USF student Jeffrey Gordon has heard of the idea that drinking the night before an exam could negatively affect test-taking skills. But, according to a new study, that’s not necessarily so.
The study by Boston University’s School of Public Health and Brown University found that binge drinking the night before an exam has virtually no impact on a student’s test-taking abilities.
The study included 193 students who were given alcoholic and non-alcoholic drinks over the course of four days. The students who drank alcohol did so until they had a blood-alcohol level of 0.12.
At the end of the four-day period, participants were given a practice Graduate Record Exam and a quiz on a lecture they heard the day before. Students who drank alcohol showed the same proficiency as those who did not.
Gordon, a senior majoring in economics, said he wasn’t surprised by the study’s findings.

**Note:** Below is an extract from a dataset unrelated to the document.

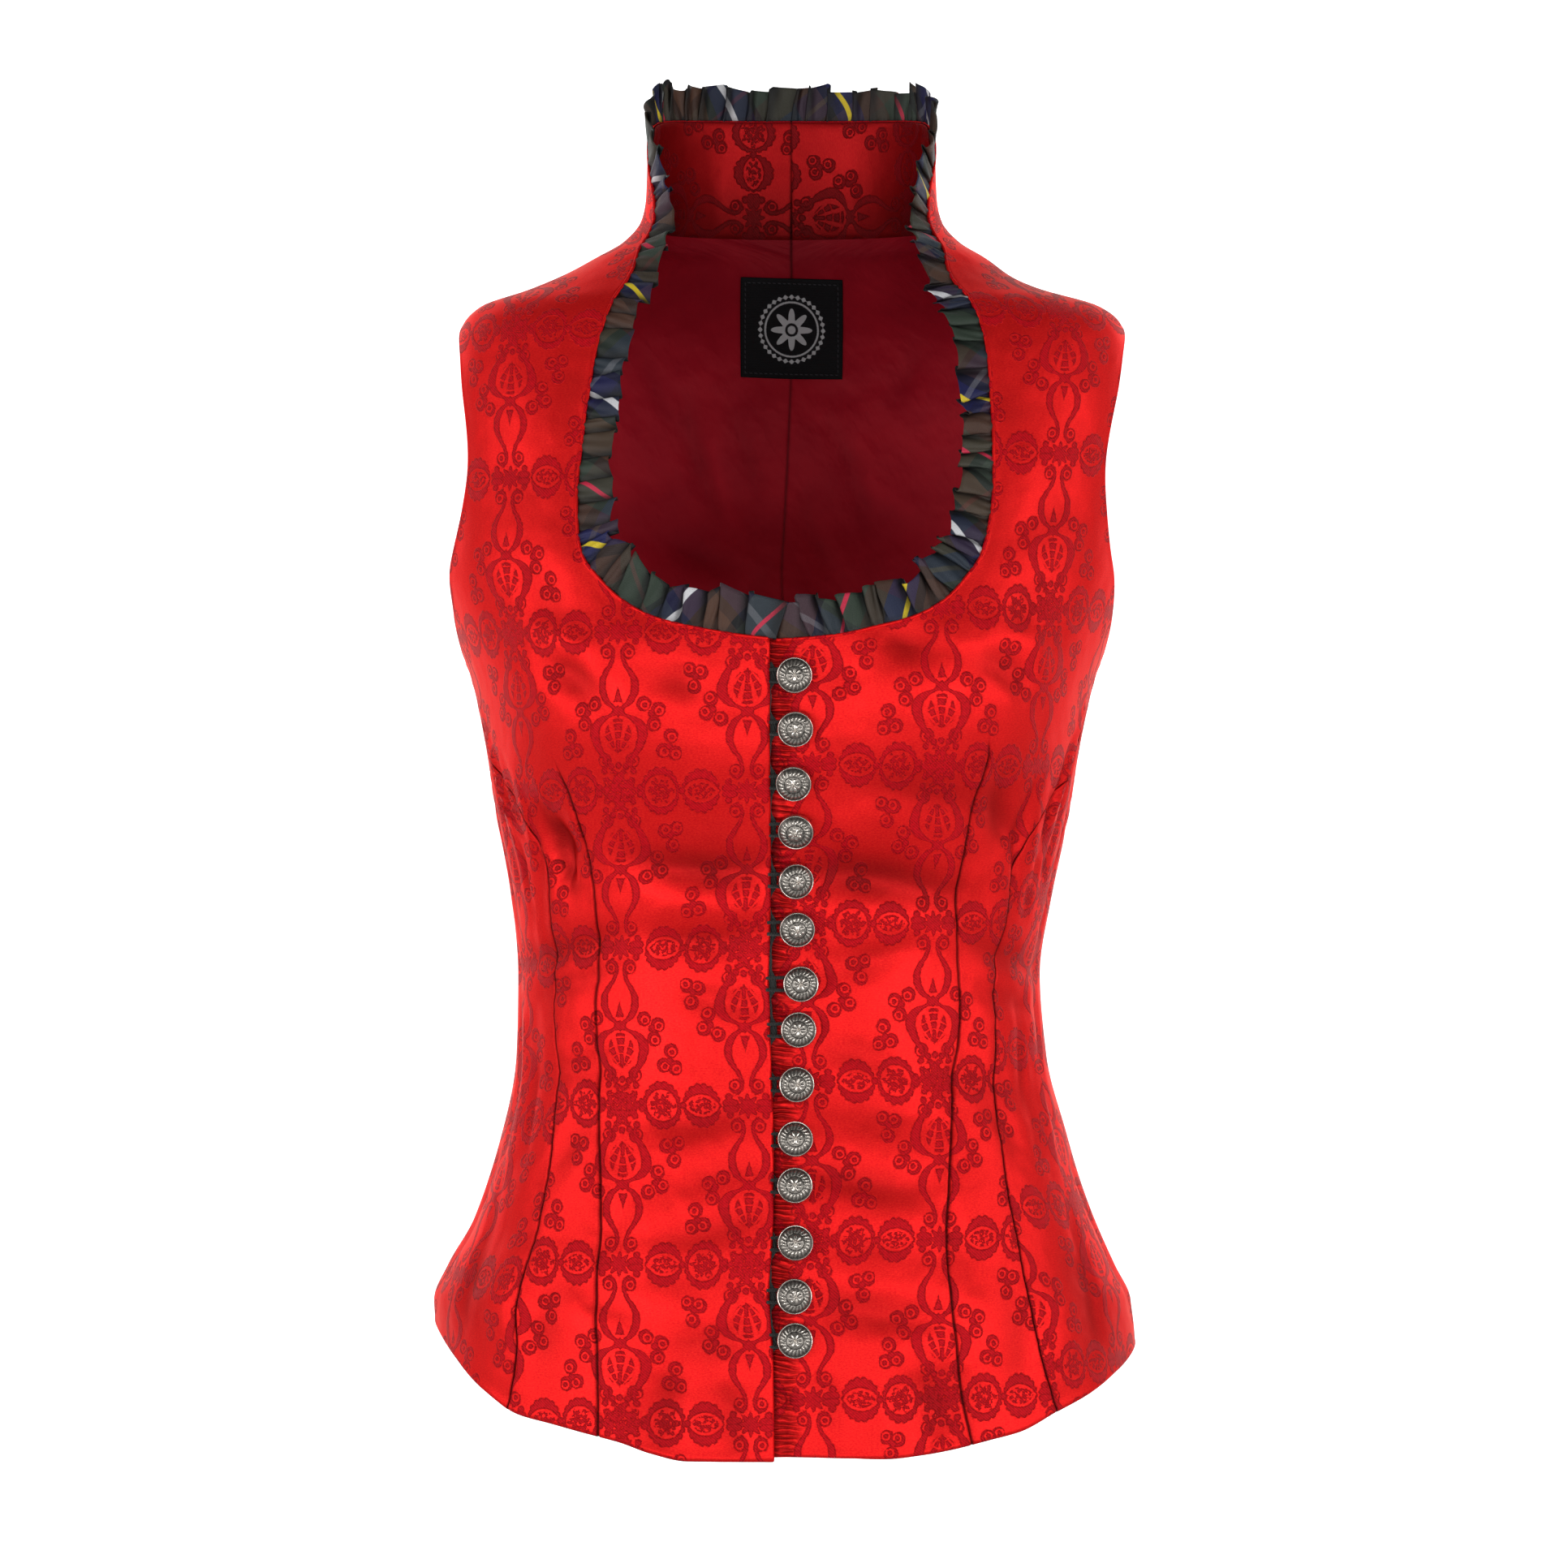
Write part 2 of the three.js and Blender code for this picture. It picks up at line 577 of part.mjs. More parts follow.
// A front with its collar side. Four patches follow each other down it, and in the last one
// the dart's column is bent to the dart's line.
function frontPanel(side) {
  const corner = frontCorner(side);
  const halfGap = GAP / 2;
  const hemAt = hems[side];
  const centreEdge = straightGuide(corner.angle, corner.z, hemAt(0));
  const sideSeam = shifted(seamGuide(FRONT_SIDE_SEAM, side, UNDERARM_FRONT.z), halfGap);
  const dartAngle = sideColumn(DART, 'z', side);
  const dartTop = side === RIGHT ? DART_TOP.right : DART_TOP.left;
  const dartShare = FRONT_COLUMNS[DART_COLUMN];
  const dartHead = between(corner, UNDERARM_FRONT, dartShare);
  const dartFoot = seamFoot(dartAngle, hemAt);

  const dartLine = (down) => {
    const z = dartHead.z + (dartFoot - dartHead.z) * down;
    return { angle: dartHead.angle + (dartAngle(z) - dartHead.angle) * smoothStep(0, 0.13, down), z };
  };
  const body = (down, over) => {
    if (over <= dartShare) return between(centreEdge(down), dartLine(down), over / dartShare);
    return between(dartLine(down), sideSeam(down), (over - dartShare) / (1 - dartShare));
  };
  const collar = across(neckGuides.collar, shifted(seamGuides.collar, halfGap));
  const shoulder = across(neckGuides.shoulder, shifted(seamGuides.shoulder, halfGap));
  const armhole = across(neckFrontGuide(side), shifted(armholeGuides.front, halfGap));
  const places = stackPatches(FRONT_COLUMNS, [
    { rows: FRONT_ROWS.collar, patch: headOn(collarTopAt, collar) },
    { rows: FRONT_ROWS.shoulder, patch: shoulder },
    { rows: FRONT_ROWS.armhole, patch: armhole },
    { rows: FRONT_ROWS.body, patch: footOn(hemAt, body) },
  ]);
  return onSide(places, side, (p) => {
    const offDart = (p.angle - dartAngle(p.z)) * MM_PER_DEGREE;
    const dart = DART_DEPTH * smoothStep(dartTop, dartTop - 25, p.z) * Math.exp(-((offDart / 2) ** 2));
    return dart + (side === LEFT ? underlapDepth(p.angle) : 0);
  });
}

function sidePanel(side) {
  const front = shifted(seamGuide(FRONT_SIDE_SEAM, side, UNDERARM_FRONT.z), -GAP / 2);
  const back = shifted(seamGuide(BACK_SIDE_SEAM, side, UNDERARM_BACK.z), GAP / 2);
  const patch = headOn(armholeBottomAt, footOn(hems[side], across(front, back)));
  const places = stackPatches(evenShares(SIDE_COLUMNS), [{ rows: FRONT_ROWS.body, patch }]);
  return onSide(places, side, () => 0);
}

// A back from the centre back out to the collar seam, the shoulder seam, the armhole and the
// back-side seam.
function backPanel(side) {
  const halfGap = GAP / 2;
  const hemAt = hems[side];
  const { collarTop, neck, shoulders, armholes } = CENTRE_BACK;
  const centre = (top, bottom) => shifted(straightGuide(180, top, bottom), halfGap);
  const sideSeam = seamGuide(BACK_SIDE_SEAM, side, UNDERARM_BACK.z);
  const collar = across(centre(collarTop, neck), shifted(seamGuides.collar, -halfGap));
  const shoulder = across(centre(neck, shoulders), shifted(seamGuides.shoulder, -halfGap));
  const armhole = across(centre(shoulders, armholes), shifted(armholeGuides.back, -halfGap));
  const body = across(centre(armholes, hemAt(180)), shifted(sideSeam, -halfGap));
  const places = stackPatches(evenShares(BACK_COLUMNS), [
    { rows: BACK_ROWS.collar, patch: headOn(collarTopAt, collar) },
    { rows: BACK_ROWS.shoulder, patch: shoulder },
    { rows: BACK_ROWS.armhole, patch: armhole },
    { rows: BACK_ROWS.body, patch: footOn(hemAt, body) },
  ]);
  return onSide(places, side, () => 0);
}

// The collar facing lies under the back's collar and, past the seam, under the front's.
function facingSolid(front, back) {
  const rows = BACK_ROWS.collar;
  const places = back.slice(0, rows + 1).map((row, i) => (
    [...row, ...FACING_FRONT_COLUMNS.map((column) => front[i][column])]
  ));
  const flat = places.map((row) => row.map((p) => ({ ...p, depth: 0 })));
  return liningWall(flat, rows * FACING_SHARE.top, rows * FACING_SHARE.foot);
}

function liningSolid(back) {
  const last = back.length - 1;
  const lastRowHeight = back[last - 1][0].z - back[last][0].z;
  return liningWall(back, BACK_ROWS.collar * LINING_TOP_SHARE, last - LINING_HEM_RISE / lastRowHeight);
}

function labelPatch() {
  const { fromX, toX, top, bottom, tilt, rows, columns } = LABEL;
  return evenShares(rows).map((down) => evenShares(columns).map((over) => {
    const z = top + (bottom - top) * down - tilt * over;
    return { angle: backAngle(fromX + (toX - fromX) * over, z), z, depth: LABEL_DEPTH };
  }));
}

// The cloth edge of one side as places, from the centre front up the neckline, over the
// collar's corner and along its top to the centre back.
function edgePlaces(front, back) {
  const neckRows = FRONT_ROWS.collar + FRONT_ROWS.shoulder + FRONT_ROWS.armhole;
  const neckline = front.slice(0, neckRows + 1).map((row) => row[0]).reverse();
  return [...neckline, ...front[0].slice(1), ...[...back[0]].reverse()];
}

// The left neckline starts where the right front's edge lets it show.
function fromAngle(places, angle) {
  const first = places.findIndex((p) => p.angle > angle);
  const [before, after] = [places[first - 1], places[first]];
  const start = between(before, after, (angle - before.angle) / (after.angle - before.angle));
  return [{ ...start, depth: before.depth }, ...places.slice(first)];
}

// The ruffle's root, with angles that run on from the right front round the back to the left.
function rootPath(panels) {
  const left = fromAngle(edgePlaces(panels.front_left, panels.back_left), RUFFLE_START_LEFT);
  const right = edgePlaces(panels.front_right, panels.back_right);
  const places = [...right, ...left.reverse().map((p) => ({ ...p, angle: p.angle - 360 }))];
  const points = places.map((p) => insidePoint(p.angle, p.z, p.depth + CLOTH_WALL / 2));
  const lengths = [0];
  for (let i = 1; i < points.length; i += 1) {
    lengths.push(lengths[i - 1] + points[i].distanceTo(points[i - 1]));
  }
  return { places, points, lengths, total: lengths[lengths.length - 1] };
}

function alongPath(path, length) {
  const last = path.lengths.length - 1;
  let i = 0;
  while (i < last - 1 && path.lengths[i + 1] < length) i += 1;
  const share = (length - path.lengths[i]) / (path.lengths[i + 1] - path.lengths[i]);
  const place = between(path.places[i], path.places[i + 1], share);
  return { point: path.points[i].clone().lerp(path.points[i + 1], share), place };
}

// Uneven widths and strengths for the pleats, the same on each build.
function pleatTable(total) {
  const count = Math.round(total / PLEAT_PITCH);
  const unevenness = (i) => 0.28 * Math.sin(2.4 * i) + 0.16 * Math.sin(5.3 * i + 1);
  const weights = Array.from({ length: count }, (_, i) => 1 + unevenness(i));
  const sum = weights.reduce((a, b) => a + b, 0);
  let start = 0;
  return weights.map((weight, i) => {
    const width = (weight / sum) * total;
    const pleat = { start, width, strength: 0.92 + 0.16 * Math.sin(3.7 * i + 2) };
    start += width;
    return pleat;
  });
}

function ruffleWidthAt(z) {
  const share = smoothStep(RUFFLE_NARROWS.from, RUFFLE_NARROWS.to, z);
  return RUFFLE_WIDTH_FRONT + (RUFFLE_WIDTH_COLLAR - RUFFLE_WIDTH_FRONT) * share;
}

// A column of ruffle points, from the root out to the free edge.
function ruffleColumn(path, length, pleat, phase) {
  const { point, place } = alongPath(path, length);
  const ahead = alongPath(path, Math.min(path.total, length + PATH_WINDOW)).point;
  const behind = alongPath(path, Math.max(0, length - PATH_WINDOW)).point;
  const normal = surfaceNormal(place.angle, place.z);
  const along = ahead.sub(behind).normalize();
  const off = along.clone().cross(normal).normalize();
  const toEnd = Math.min(length, path.total - length);
  off.lerp(RUFFLE_END_LEAN, 1 - smoothStep(0, RUFFLE_END_REACH, toEnd)).normalize();
  return evenShares(PLEAT_ROWS).map((share) => {
    const swing = PLEAT_SWING_ROOT + (PLEAT_SWING_EDGE - PLEAT_SWING_ROOT) * share;
    return point.clone()
      .addScaledVector(off, RUFFLE_ROOT_GAP + ruffleWidthAt(place.z) * share)
      .addScaledVector(normal, swing * pleat.width * pleat.strength * Math.sin(phase))
      .addScaledVector(along, PLEAT_LEAN * pleat.width * share * (Math.cos(phase) - 1));
  });
}

// Both faces of a thin wall about a grid of points.
function wallAbout(grid, wall) {
  const within = (k, count) => Math.min(count - 1, Math.max(0, k));
  const at = (i, j) => grid[within(i, grid.length)][within(j, grid[0].length)];
  const normals = grid.map((row, i) => row.map((_, j) => {
    const down = at(i + 1, j).clone().sub(at(i - 1, j));
    const over = at(i, j + 1).clone().sub(at(i, j - 1));
    return down.cross(over).normalize();
  }));
  const face = (offset) => grid.map((row, i) => (
    row.map((p, j) => p.clone().addScaledVector(normals[i][j], offset))
  ));
  return wallBetween(face(wall / 2), face(-wall / 2));
}

// The ruffle in three stretches, cut at the pleats nearest to the shoulder seams.
function ruffleStretches(panels) {
  const path = rootPath(panels);
  const pleats = pleatTable(path.total);
  const stretchOf = (pleat) => {
    const angle = -alongPath(path, pleat.start + pleat.width / 2).place.angle;
    if (angle < COLLAR_SEAM_TOP.angle) return 'ruffle_right';
    return angle > 360 - COLLAR_SEAM_TOP.angle ? 'ruffle_left' : 'ruffle_back';
  };
  return ['ruffle_right', 'ruffle_back', 'ruffle_left'].map((name) => {
    const own = pleats.filter((pleat) => stretchOf(pleat) === name);
    const columns = [];
    own.forEach((pleat, i) => {
      const steps = i === own.length - 1 ? PLEAT_STEPS + 1 : PLEAT_STEPS;
      for (let step = 0; step < steps; step += 1) {
        const ends = (i === 0 && step === 0 ? GAP / 2 : 0) - (step === PLEAT_STEPS ? GAP / 2 : 0);
        const length = pleat.start + (pleat.width * step) / PLEAT_STEPS + ends;
        columns.push(ruffleColumn(path, length, pleat, (2 * Math.PI * step) / PLEAT_STEPS));
      }
    });
    return { name, geometry: wallAbout(columns, RUFFLE_WALL) };
  });
}

// The angle at which the front or the back has a given distance from the middle plane.
function frontAngle(x, z) {
  let angle = 0;
  for (let round = 0; round < 12; round += 1) {
    angle = Math.asin((x - leanAt(z)) / radiusAt(angle, z)) / DEGREE;
  }
  return angle;
}

function backAngle(x, z) {
  let angle = 180;
  for (let round = 0; round < 12; round += 1) {
    angle = 180 - Math.asin((x - leanAt(z)) / radiusAt(angle, z)) / DEGREE;
  }
  return angle;
}

// A frame on the outer face at a button: x runs to the wearer's left, z stands off the cloth.
function buttonFrame(button) {
  const angle = frontAngle(button.x, button.z);
  const normal = surfaceNormal(angle, button.z);
  const over = new THREE.Vector3(0, 0, 1).cross(normal).normalize();
  const frame = new THREE.Matrix4().makeBasis(over, normal.clone().cross(over), normal);
  return frame.setPosition(surfacePoint(angle, button.z));
}

function buttonSolid() {
  const { radius, rim, dome, lift, sides } = BUTTON_SIZE;
  const shankFoot = BUTTON_SHANK.gap - UNDERLAP;
  const profile = [
    [0, shankFoot],
    [BUTTON_SHANK.radius, shankFoot],
    [BUTTON_SHANK.radius, lift],
    [radius * 0.9, lift],
    [radius, lift + rim],
    [radius * 0.78, lift + dome * 0.7],
    [radius * 0.4, lift + dome * 0.96],
    [0, lift + dome],
  ];
  const points = profile.map(([r, h]) => new THREE.Vector2(r, h));
  return new THREE.LatheGeometry(points, sides).rotateX(Math.PI / 2);
}

// A cord that leaves the right front's edge, passes round the shank and goes back.
function loopSolid(button) {
  const { cord, sides, steps, halfHeight, depth } = LOOP;
  const frame = buttonFrame(button);
  const edge = insidePoint(-RIGHT_EDGE_ANGLE, button.z, depth).applyMatrix4(frame.clone().invert());
  const root = edge.x + GAP + LOOP_CLEARANCE;
  const turn = halfHeight * Math.SQRT1_2;
  const route = [
    [root, halfHeight * 0.9],
    [-1, halfHeight],
    [turn, turn],
    [halfHeight, 0],
    [turn, -turn],
    [-1, -halfHeight],
    [root, -halfHeight * 0.9],
  ];
  const path = new THREE.CatmullRomCurve3(route.map(([x, y]) => new THREE.Vector3(x, y, -depth)));
  const section = new THREE.Shape(evenShares(sides).slice(1).map((share) => {
    const turned = 2 * Math.PI * share;
    return new THREE.Vector2((Math.cos(turned) * cord) / 2, (Math.sin(turned) * cord) / 2);
  }));
  const solid = new THREE.ExtrudeGeometry(section, { steps, extrudePath: path, bevelEnabled: false });
  return solid.applyMatrix4(frame);
}

const panels = {};
for (const [side, name] of [[RIGHT, 'right'], [LEFT, 'left']]) {
  panels[`front_${name}`] = frontPanel(side);
  panels[`side_${name}`] = sidePanel(side);
  panels[`back_${name}`] = backPanel(side);
}
for (const [name, places] of Object.entries(panels)) {
  addPiece(name, clothWall(places, CLOTH_WALL), 'damask');
}
for (const name of ['right', 'left']) {
  addPiece(`facing_${name}`, facingSolid(panels[`front_${name}`], panels[`back_${name}`]), 'damask');
  addPiece(`lining_${name}`, liningSolid(panels[`back_${name}`]), 'satin');
}
addPiece('label', clothWall(labelPatch(), LABEL_WALL), 'woven');
for (const { name, geometry } of ruffleStretches(panels)) addPiece(name, geometry, 'check');
BUTTONS.forEach((button, i) => {
  const number = String(i + 1).padStart(2, '0');
  addPiece(`button_${number}`, buttonSolid().applyMatrix4(buttonFrame(button)), 'pewter');
  addPiece(`loop_${number}`, loopSolid(button), 'cord');
});

export default group;
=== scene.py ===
"""A sleeveless damask bodice, filled out as if worn: cloth, ruffle, buttons, light and camera.

The tables are in millimetres, in the frame of the solids: +Z up, the front faces -Y and the
wearer's left is +X. Meshes are made in metres. A place on the garment is an angle (0 is the
centre front, 90 the wearer's left side, 180 the centre back) and a height.
"""

import math

import bpy
import numpy as np
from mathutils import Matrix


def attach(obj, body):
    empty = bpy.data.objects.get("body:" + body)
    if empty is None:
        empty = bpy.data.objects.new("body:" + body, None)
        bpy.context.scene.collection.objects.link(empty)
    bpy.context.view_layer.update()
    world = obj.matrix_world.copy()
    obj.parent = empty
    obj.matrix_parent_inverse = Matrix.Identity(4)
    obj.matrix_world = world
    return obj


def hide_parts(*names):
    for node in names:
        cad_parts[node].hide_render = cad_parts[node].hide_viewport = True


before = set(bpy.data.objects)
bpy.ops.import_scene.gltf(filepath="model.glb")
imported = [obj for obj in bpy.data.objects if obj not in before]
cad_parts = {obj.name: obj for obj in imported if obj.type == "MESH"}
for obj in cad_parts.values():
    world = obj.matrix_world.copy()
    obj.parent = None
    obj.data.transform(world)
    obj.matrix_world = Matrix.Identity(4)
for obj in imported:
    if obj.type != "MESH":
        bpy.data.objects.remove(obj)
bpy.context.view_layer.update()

MM = 0.001
RIGHT = -1
LEFT = 1
SIDE_NAMES = {RIGHT: "right", LEFT: "left"}
MM_PER_DEGREE = 2.3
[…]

“I think as long as you are prepared before you get drunk, you won’t lose that information,” Gordon said. “Sure, you won’t feel so good that morning, but the preparation isn’t lost just because you got drunk the night before.”
However Jay Wolfson, a professor for the USF College of Public Health and Medicine, said students should be cautious.
“While those participants … may not have experienced adverse test-taking results on a standardized test within a controlled setting, we cannot infer anything whatsoever about the effects of alcohol on other kinds of tests and on academic performance overall,” he said.
However, it’s hard to completely interpret the study and its results, said Wolfson, who was co-chair of the President’s Alcohol Task Force a group that developed alcohol-related guidelines for the University in 2008 – without reading the detailed study that will be published in this month’s edition of the medical journal, Addiction.
A number of factors should be considered when evaluating the effectiveness of the study, including how students were selected, if they had any prior drinking behaviors, what type of pre-test was administered to establish test-taking histories and why .08 – the legal alcohol consumption level – was not used, Wolfson said.
“The report indicates that other personal factors, particularly related to mood and behavior, were measurably affected in the study,” he said. “That could be reflected in interpersonal encounters with teachers, fellow students, family members.”
Last year, 38 students were arrested for liquor law violations, said Penny Villicana, police services technician, compared to seven in 2008, 14 in 2007 and 32 students in 2006, according to the USF Police Department Safety Guide.
Although the study claims that binge drinking will have no effect on test taking, Wolfson said students should remember it has consequences.
“All members of our community are expected to adhere to standards of behavior that are consistent with (liquor) laws and regulations – and to be accountable for their behaviors in all USF settings,” he said.